This restaurant-quality creamy tomato soup features rich tomato flavor balanced with aromatic garlic and onions, finished with heavy cream for a silky, luxurious texture. Ready in just 35 minutes with simple pantry ingredients, it’s the ultimate comfort food that pairs perfectly with grilled cheese sandwiches.


Ingredients

Scale
  • 2 tablespoons olive oil or unsalted butter
  • 1 large yellow onion, diced (about 1½ cups)
  • 4 cloves garlic, minced
  • 2 tablespoons tomato paste
  • 1 (28-ounce) can whole peeled tomatoes with juices (preferably San Marzano)
  • 1 (14.5-ounce) can crushed tomatoes
  • 3 cups vegetable broth or chicken broth (low-sodium)
  • 1 to 2 teaspoons granulated sugar (to taste)
  • 1 teaspoon dried oregano
  • ½ teaspoon dried basil (or 56 fresh basil leaves)
  • ¾ cup heavy cream or half-and-half
  • Salt and freshly ground black pepper, to taste
  • Fresh basil leaves, for garnish
  • Extra cream or olive oil, for drizzling (optional)

Instructions

Step 1: Sauté the Aromatics
Heat the olive oil or butter in a large, heavy-bottomed pot or Dutch oven over medium heat. Once shimmering, add the diced onion and a pinch of salt. Cook for 5-7 minutes, stirring occasionally, until the onions are soft, translucent, and just beginning to turn golden at the edges. Add the minced garlic and cook for 1 minute more, stirring constantly until fragrant. Don’t let the garlic burn or it will taste bitter.

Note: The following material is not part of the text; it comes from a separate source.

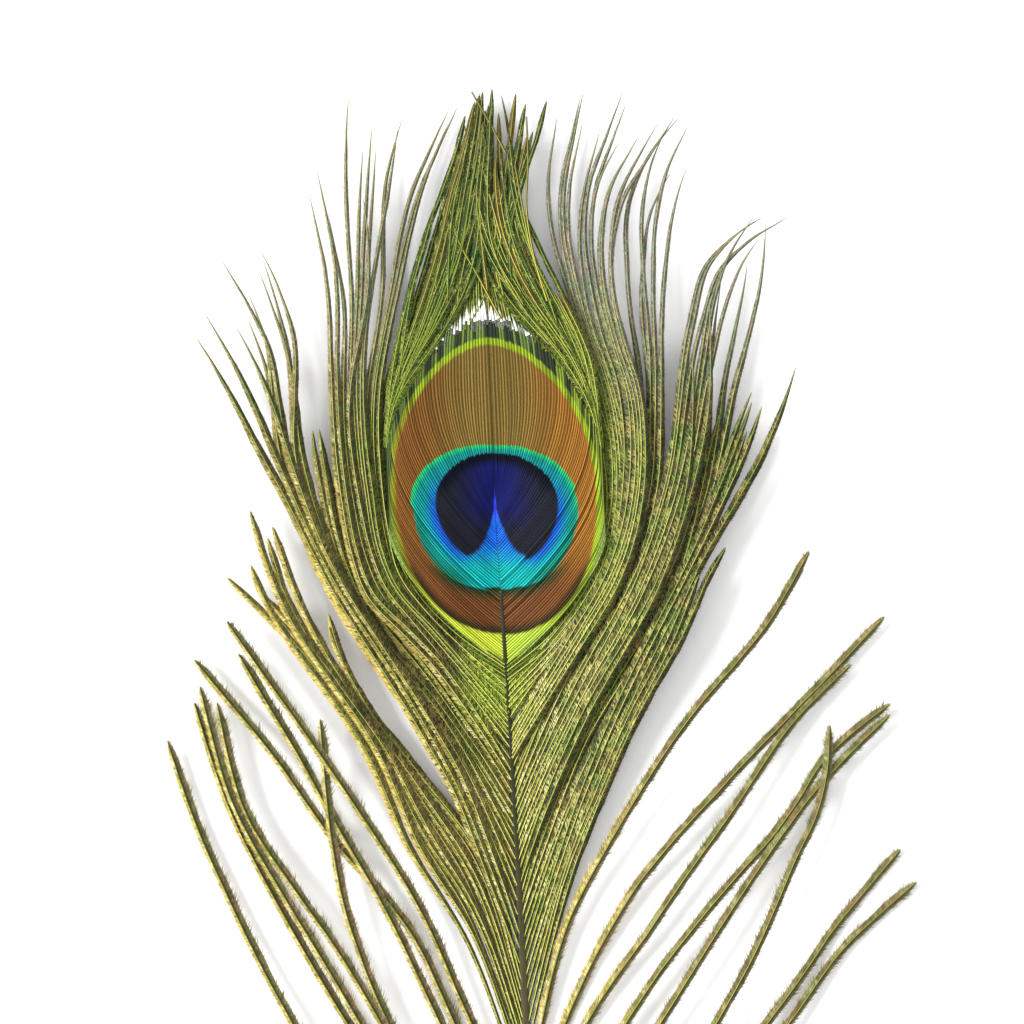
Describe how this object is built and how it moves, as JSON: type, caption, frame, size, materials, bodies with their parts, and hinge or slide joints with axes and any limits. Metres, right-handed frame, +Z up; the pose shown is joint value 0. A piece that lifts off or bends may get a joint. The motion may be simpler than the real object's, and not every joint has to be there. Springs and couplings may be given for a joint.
{
  "type": "peacock feather",
  "caption": "Cut peacock eye feather lying flat: a tapering shaft, a close-knit eye with a crown of loose tips, and long loose herls down both sides.",
  "frame": {"origin": "on the surface the feather lies on, under the flat underside of the shaft at the foot of the vane, where the bare quill ends", "axes": "+Y along the shaft from the quill to the eye, +Z up out of the front face, +X to the right of the eye"},
  "size_m": [0.1385, 0.2702, 0.0068],
  "materials": {
    "shaft_horn": "satin",
    "eye_barbs": "satin",
    "crown_barbs": "satin",
    "herl_barbs": "satin"
  },
  "bodies": {
    "root": {"crown_left": "crown_barbs", "crown_right": "crown_barbs", "crown_stray": "crown_barbs", "eye_left": "eye_barbs", "eye_right": "eye_barbs", "herl_left_03": "herl_barbs", "herl_left_04": "herl_barbs", "herl_left_14": "herl_barbs", "herl_left_15": "herl_barbs", "herl_left_16": "herl_barbs", "herl_left_17": "herl_barbs", "herl_left_18": "herl_barbs", "herl_left_19": "herl_barbs", "herl_left_20": "herl_barbs", "herl_left_21": "herl_barbs", "herl_left_22": "herl_barbs", "herl_right_02": "herl_barbs", "herl_right_04": "herl_barbs", "herl_right_13": "herl_barbs", "herl_right_14": "herl_barbs", "herl_right_15": "herl_barbs", "herl_right_16": "herl_barbs", "herl_right_17": "herl_barbs", "herl_right_18": "herl_barbs", "herl_right_19": "herl_barbs", "herl_right_20": "herl_barbs", "herl_right_21": "herl_barbs", "herl_right_22": "herl_barbs", "lock_left_01": "herl_barbs", "lock_left_02": "herl_barbs", "lock_left_05": "herl_barbs", "lock_left_06": "herl_barbs", "lock_left_07": "herl_barbs", "lock_left_08": "herl_barbs", "lock_left_09": "herl_barbs", "lock_left_10": "herl_barbs", "lock_left_11": "herl_barbs", "lock_left_12": "herl_barbs", "lock_left_13": "herl_barbs", "lock_right_01": "herl_barbs", "lock_right_03": "herl_barbs", "lock_right_05": "herl_barbs", "lock_right_06": "herl_barbs", "lock_right_07": "herl_barbs", "lock_right_08": "herl_barbs", "lock_right_09": "herl_barbs", "lock_right_10": "herl_barbs", "lock_right_11": "herl_barbs", "lock_right_12": "herl_barbs", "shaft": "shaft_horn", "shoulder_left": "crown_barbs", "shoulder_right": "crown_barbs"}
  },
  "joints": []
}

Step 2: Cook the Tomato Paste
Add the tomato paste to the pot and stir it into the onions and garlic. Cook for 1-2 minutes, stirring frequently, until the tomato paste darkens slightly and becomes fragrant. This step cooks out the raw metallic taste and concentrates the tomato flavor.

Step 3: Add Tomatoes and Broth
Pour in the whole peeled tomatoes with their juices, crushing them by hand as you add them to the pot, or break them up with a wooden spoon. Add the crushed tomatoes, vegetable or chicken broth, sugar (start with 1 teaspoon), dried oregano, and dried basil (or fresh basil leaves). Stir everything together to combine well.

Step 4: Simmer the Soup
Bring the mixture to a boil over medium-high heat, then reduce the heat to low and let it simmer gently, uncovered, for 15-20 minutes. This allows the flavors to meld together and the tomatoes to break down further. Stir occasionally to prevent sticking.

Step 5: Blend Until Smooth
Remove the pot from the heat. Using an immersion blender, carefully blend the soup directly in the pot until completely smooth and creamy. If you don’t have an immersion blender, carefully transfer the soup in batches to a regular blender (filling it only halfway each time), and blend until smooth. Return the blended soup to the pot.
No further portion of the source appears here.